EGS77 was discovered as part of the Cosmic Deep And Wide Narrowband (Cosmic DAWN) survey, for which Rhoads serves as principal investigator. The team imaged a small area in the constellation of Boötes using a custom-built filter on the National Optical Astronomy Observatory's Extremely Wide-Field InfraRed imager (NEWFIRM). Ron Probst, a DAWN team member who also helped to develop NEWFIRM, adds, "These results show the value of maintaining instruments at our national observatories that are powerful and can flexibly adapt to pursue new scientific questions, questions that may not have been in mind when an instrument was originally built."

Once identified, the distances and hence the ages of these galaxies were confirmed with spectra taken with the MOSFIRE spectrograph at the Keck I telescope at the W. M. Keck Observatory on Maunakea in Hawai'i. All three galaxies show strong emission lines of hydrogen Lyman alpha at a redshift (z = 7.7), which means we are seeing them at about 680 million years after the Big Bang. The size of the ionized bubble around each was derived from computer modeling. These bubbles overlap spatially, but are large enough (about 2.2 million light-years) that Lyman alpha photons are redshifted before they reach the boundary of the bubble and can thus escape unscathed, allowing astronomers to detect them.

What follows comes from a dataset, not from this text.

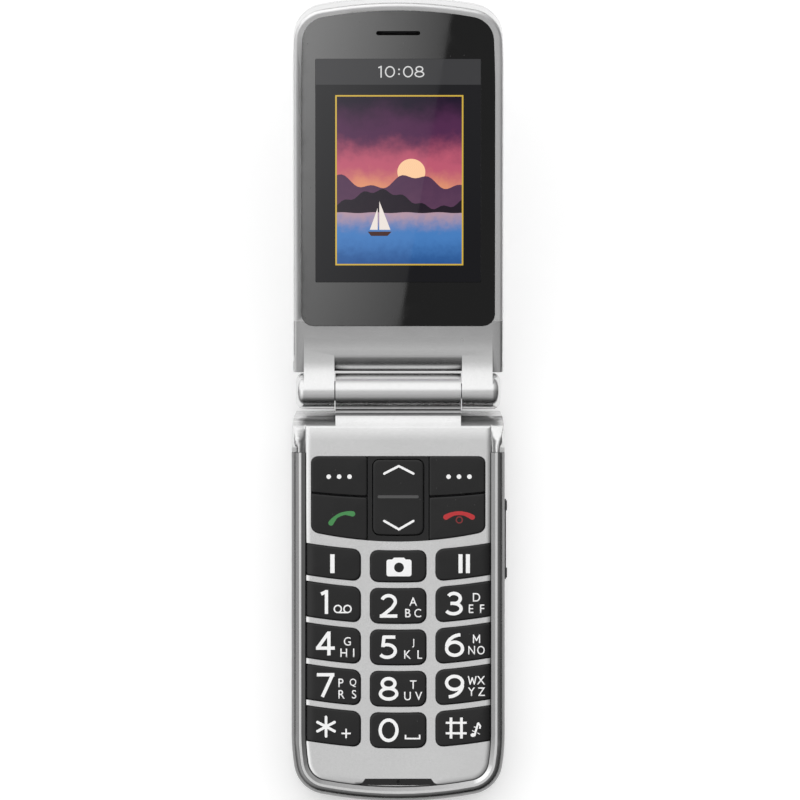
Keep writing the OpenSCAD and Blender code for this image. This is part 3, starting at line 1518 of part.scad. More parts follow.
front_housing();
side_band();
rear_housing();
battery_cover();
nav_plate();
keypad_mat();
dome_sheet();
main_board();
board_shields();
battery();
battery_contacts();
sim_holder();
usb_socket();
loudspeaker();
vibration_motor();
vibration_weight();
microphone();
mic_bumper();
antenna();
volume_rocker();
side_switches();
sos_key();
housing_screws();
hinge_case();
hinge_cam();
hinge_spring();
hinge_shaft();
hinge_bush();
flex_cable();
flex_lid_tail();
key_soft_left();
key_soft_right();
key_call();
key_end();
key_nav();
key_memory_1();
key_camera();
key_memory_2();
digit_key(0, -1);  // key_1
digit_key(0, 0);  // key_2
digit_key(0, 1);  // key_3
digit_key(1, -1);  // key_4
digit_key(1, 0);  // key_5
digit_key(1, 1);  // key_6
digit_key(2, -1);  // key_7
digit_key(2, 0);  // key_8
digit_key(2, 1);  // key_9
digit_key(3, -1);  // key_star
digit_key(3, 0);  // key_0
digit_key(3, 1);  // key_hash
lid_inner_housing();
lid_outer_cover();
display_window();
display_module();
lid_board();
earpiece();
camera_module();
camera_window();
lid_magnet();
lid_screws();
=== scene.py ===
"""Folding mobile phone with large keys, lying open on a pale table, seen from straight above.

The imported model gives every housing, key and hinge piece at its real size. This script gives them
their finish: the shells and keys get smooth rounded meshes, printed legends lie on the keys, and
the lid gets its black window and its lit display. Lengths are in millimetres until a mesh is
finished, and in metres from there on.
"""

import json
import math

import bmesh
import bpy
from mathutils import Matrix, Vector
from mathutils.bvhtree import BVHTree
from mathutils.geometry import delaunay_2d_cdt

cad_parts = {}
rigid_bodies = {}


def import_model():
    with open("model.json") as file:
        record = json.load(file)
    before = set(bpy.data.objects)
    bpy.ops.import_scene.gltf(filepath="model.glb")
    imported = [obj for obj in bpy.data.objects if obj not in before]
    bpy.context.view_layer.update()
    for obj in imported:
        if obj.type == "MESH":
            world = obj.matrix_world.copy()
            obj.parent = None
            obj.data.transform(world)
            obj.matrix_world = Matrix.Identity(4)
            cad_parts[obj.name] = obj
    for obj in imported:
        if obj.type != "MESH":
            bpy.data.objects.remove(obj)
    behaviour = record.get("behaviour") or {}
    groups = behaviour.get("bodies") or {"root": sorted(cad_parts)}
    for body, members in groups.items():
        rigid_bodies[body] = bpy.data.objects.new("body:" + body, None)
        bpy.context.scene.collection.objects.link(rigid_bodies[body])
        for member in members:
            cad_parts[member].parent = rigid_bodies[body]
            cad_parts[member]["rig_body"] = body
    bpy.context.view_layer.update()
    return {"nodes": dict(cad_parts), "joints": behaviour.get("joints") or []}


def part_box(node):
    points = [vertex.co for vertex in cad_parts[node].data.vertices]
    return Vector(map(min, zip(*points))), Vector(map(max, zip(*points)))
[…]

"We expected that reionization bubbles from this era in cosmic history would be rare and hard to find," said Sangeeta Malhotra, a collaborator at NASA GSFC, "so confirmation of this transition is important." This "cosmic dawn", the intermediate state between a neutral and an ionized Universe, is something that has been predicted. Such discoveries are made possible by the availability of powerful astronomical instruments that can probe the Universe in a way unimagined by past generations of astronomers.